The problem: Write out exactly the lines from the line with "screen_left_front();" through the line with "cad_parts[node].hide_render = cad_parts[node].hide_viewport", including both, and nothing more.

[START Supplied information]

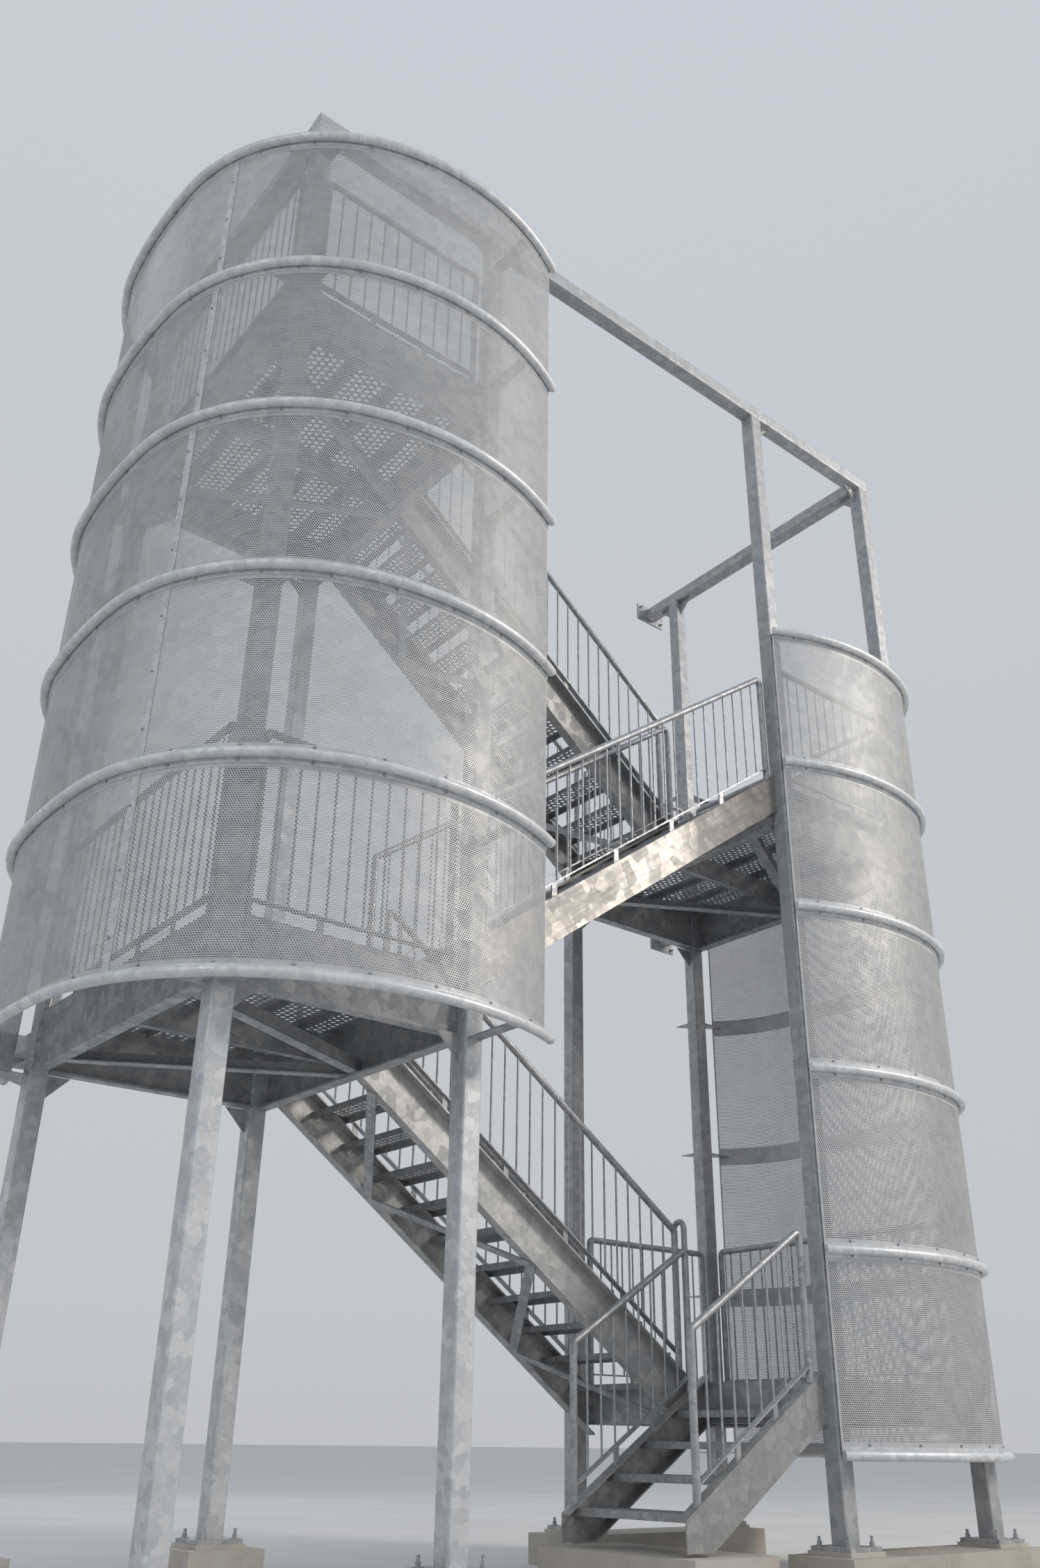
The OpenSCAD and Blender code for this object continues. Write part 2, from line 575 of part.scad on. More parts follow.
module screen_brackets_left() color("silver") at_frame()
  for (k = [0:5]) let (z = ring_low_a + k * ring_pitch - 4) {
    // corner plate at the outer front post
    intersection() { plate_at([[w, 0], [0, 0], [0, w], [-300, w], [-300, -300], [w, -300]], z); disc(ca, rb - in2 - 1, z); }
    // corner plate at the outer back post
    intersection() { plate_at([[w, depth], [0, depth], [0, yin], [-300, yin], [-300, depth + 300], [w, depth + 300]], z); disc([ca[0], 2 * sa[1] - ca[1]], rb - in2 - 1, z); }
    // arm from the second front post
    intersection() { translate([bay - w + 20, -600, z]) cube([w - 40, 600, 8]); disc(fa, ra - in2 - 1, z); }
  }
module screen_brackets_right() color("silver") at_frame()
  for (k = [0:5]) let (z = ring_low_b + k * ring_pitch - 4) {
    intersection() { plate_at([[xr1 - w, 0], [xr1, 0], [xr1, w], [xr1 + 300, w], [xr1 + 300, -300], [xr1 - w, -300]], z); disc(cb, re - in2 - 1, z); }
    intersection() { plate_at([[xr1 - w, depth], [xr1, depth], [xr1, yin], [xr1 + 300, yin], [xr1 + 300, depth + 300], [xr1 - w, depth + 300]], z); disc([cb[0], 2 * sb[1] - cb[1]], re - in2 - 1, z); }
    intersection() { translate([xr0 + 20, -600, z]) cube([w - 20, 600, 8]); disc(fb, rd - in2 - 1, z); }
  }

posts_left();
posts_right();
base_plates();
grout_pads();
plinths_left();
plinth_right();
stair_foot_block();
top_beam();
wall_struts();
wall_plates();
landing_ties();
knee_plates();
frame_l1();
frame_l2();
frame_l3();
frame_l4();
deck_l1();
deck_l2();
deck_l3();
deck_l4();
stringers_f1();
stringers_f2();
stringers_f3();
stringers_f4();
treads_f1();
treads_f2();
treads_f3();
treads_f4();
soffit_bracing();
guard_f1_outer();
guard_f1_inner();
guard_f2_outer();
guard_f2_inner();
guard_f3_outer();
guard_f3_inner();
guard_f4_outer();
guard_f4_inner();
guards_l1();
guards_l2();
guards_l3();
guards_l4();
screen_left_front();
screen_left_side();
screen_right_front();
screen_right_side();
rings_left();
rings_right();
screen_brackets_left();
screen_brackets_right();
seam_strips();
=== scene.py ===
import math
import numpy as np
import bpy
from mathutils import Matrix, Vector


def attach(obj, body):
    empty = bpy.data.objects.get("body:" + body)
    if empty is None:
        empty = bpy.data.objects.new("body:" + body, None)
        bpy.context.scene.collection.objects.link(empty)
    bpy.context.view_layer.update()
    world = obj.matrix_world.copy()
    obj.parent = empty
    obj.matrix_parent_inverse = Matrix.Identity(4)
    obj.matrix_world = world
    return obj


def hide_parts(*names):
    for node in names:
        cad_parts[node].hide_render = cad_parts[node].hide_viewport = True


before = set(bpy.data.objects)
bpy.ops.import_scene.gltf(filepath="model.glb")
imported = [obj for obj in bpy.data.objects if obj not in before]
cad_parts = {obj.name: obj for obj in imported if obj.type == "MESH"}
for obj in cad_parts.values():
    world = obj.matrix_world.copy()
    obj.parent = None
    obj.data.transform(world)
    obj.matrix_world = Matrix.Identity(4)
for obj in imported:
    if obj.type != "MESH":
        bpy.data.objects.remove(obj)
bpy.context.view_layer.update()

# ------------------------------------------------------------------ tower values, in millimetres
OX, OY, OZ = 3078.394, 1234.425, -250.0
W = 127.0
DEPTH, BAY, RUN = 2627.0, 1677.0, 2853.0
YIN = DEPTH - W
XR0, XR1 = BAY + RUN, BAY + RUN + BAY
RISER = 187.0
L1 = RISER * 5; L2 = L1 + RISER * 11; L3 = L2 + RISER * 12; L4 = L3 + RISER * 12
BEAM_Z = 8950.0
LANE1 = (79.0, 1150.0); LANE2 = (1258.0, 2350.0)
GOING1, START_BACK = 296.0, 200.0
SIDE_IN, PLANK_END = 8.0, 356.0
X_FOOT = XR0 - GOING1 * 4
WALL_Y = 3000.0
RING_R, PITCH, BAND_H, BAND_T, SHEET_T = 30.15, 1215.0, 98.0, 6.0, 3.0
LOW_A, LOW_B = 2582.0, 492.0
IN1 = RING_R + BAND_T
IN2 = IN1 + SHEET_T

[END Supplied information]

Task output:
screen_left_front();
screen_left_side();
screen_right_front();
screen_right_side();
rings_left();
rings_right();
screen_brackets_left();
screen_brackets_right();
seam_strips();
=== scene.py ===
import math
import numpy as np
import bpy
from mathutils import Matrix, Vector


def attach(obj, body):
    empty = bpy.data.objects.get("body:" + body)
    if empty is None:
        empty = bpy.data.objects.new("body:" + body, None)
        bpy.context.scene.collection.objects.link(empty)
    bpy.context.view_layer.update()
    world = obj.matrix_world.copy()
    obj.parent = empty
    obj.matrix_parent_inverse = Matrix.Identity(4)
    obj.matrix_world = world
    return obj


def hide_parts(*names):
    for node in names:
        cad_parts[node].hide_render = cad_parts[node].hide_viewport = True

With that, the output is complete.